VT: Uso muito a internet, mas meu trabalho também está em jornais populares, jornais sindicais, em cartilhas escolares etc. Também faço oficinas, já dei algumas palestras. O pessoal às vezes acha que você só está no Facebook por não ter seu desenho publicado na Folha. Se dependesse de “jornalão” meu trabalho não seria minimamente reconhecido. A internet dá essa possibilidade.

Crítica à ministra do STF, Carmen Lúcia, que participou de confraternização com representantes da Shell. Ilustração: Vitor Teixeira

Porém.net:  Você já teve problemas com alguma charge retirada do ar pelo Facebook ou até mesmo sua página recebeu alguma notificação da rede em virtude de denúncias em massa? Em caso positivo, em que situações?

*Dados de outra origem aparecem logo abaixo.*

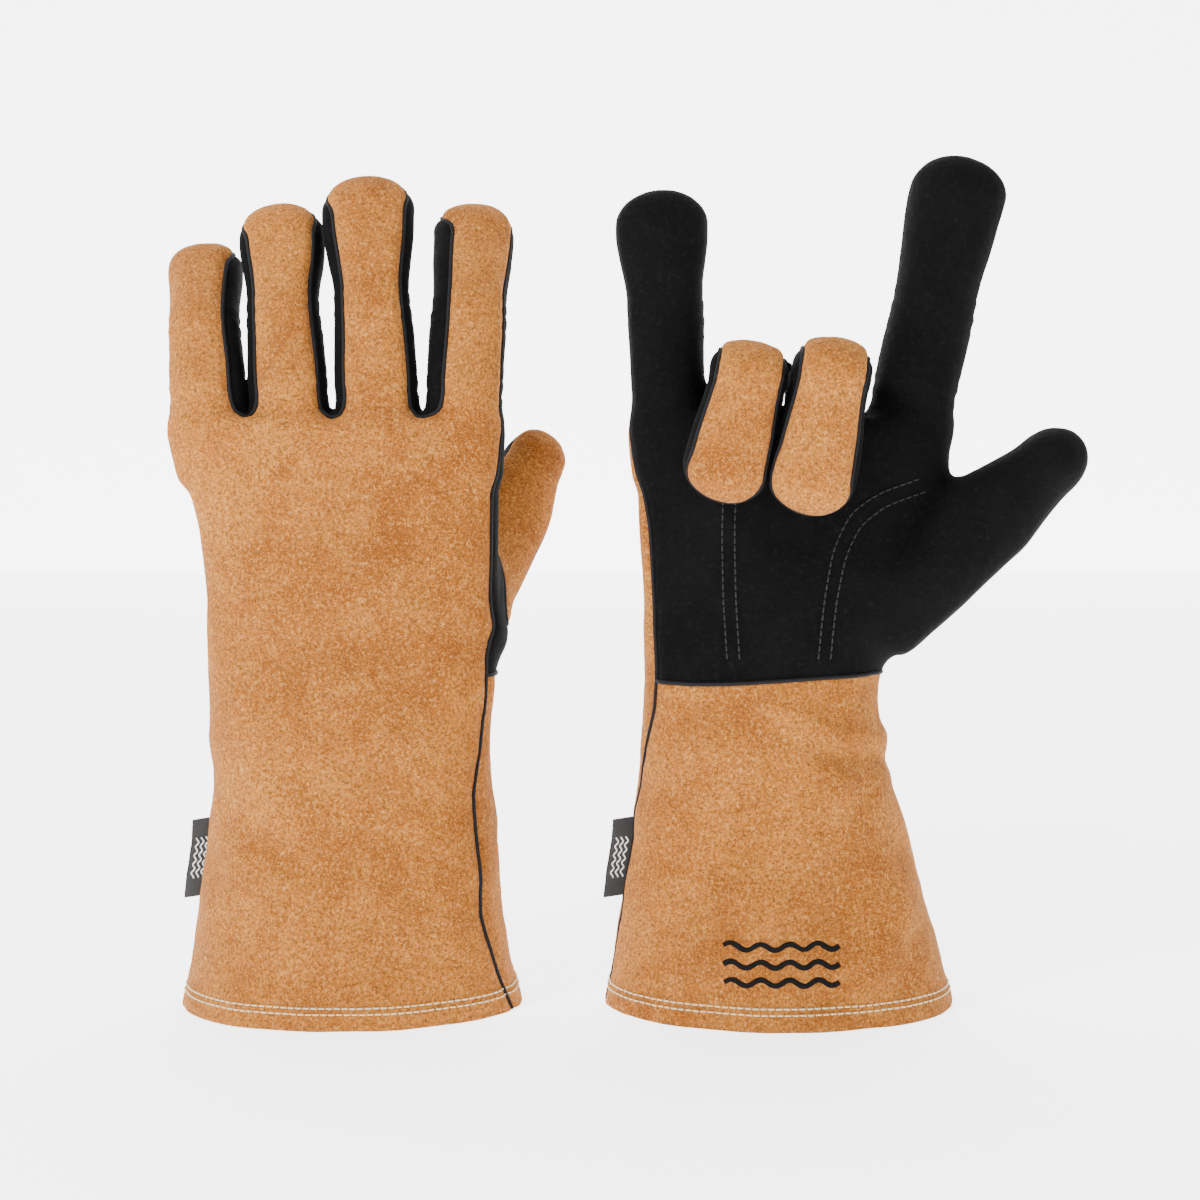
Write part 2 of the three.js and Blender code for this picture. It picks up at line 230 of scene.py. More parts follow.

VT: Frequentemente tenho desenhos retirados pelo Facebook. Pelo pouco que entendo, basta que meia dúzia de usuários denuncie algo que remeta à nudez ou a símbolos tipo a suástica que o conteúdo é retirado.

O Facebook é uma rede bem escrota, pouco democrática, mas é onde tenho o maior número de interações. Com Twitter e Instagram nunca tive problemas desse tipo, imagino que pelo alcance, que é menor.

Porém.net:  Quais as tuas ilustrações preferidas e qual é a mais marcante? Por quê?

VT: Eu gostava do Dorinha, um personagem baseado no prefeito de São Paulo com as características do Riquinho Rico, aquele cartoon antigão. Mas o prefeito está se enterrando politicamente, daí fica difícil satirizar algo já auto-esculhambado.

Charge do Prefeito João Dória alcançou o recorde de visualizações a partir do perfil de Vitor: 6 milhões de views. Ilustração: Vitor Teixeira.

Gosto dos desenhos que geram polêmicas. Polêmica é bom, gera embate e esclarece muita gente. Sei lá quem falou mas “a política sem polêmica é a arma das elites”. Centrismo e moderação são uma bosta, especialmente para um artista gráfico.

Porém.net:  Caso fosse encomendada uma charge mostrando o Brasil daqui cinco anos, qual seria a visão traçada nesta ilustração?

VT: A conjuntura política brasileira parece uma montanha-russa nos dias de hoje, não me arriscaria a fazer futurologia aqui. Mas com esses militares se infiltrando no governo do vampirão e patrulhando as ruas do Rio de Janeiro, coisa boa não seria.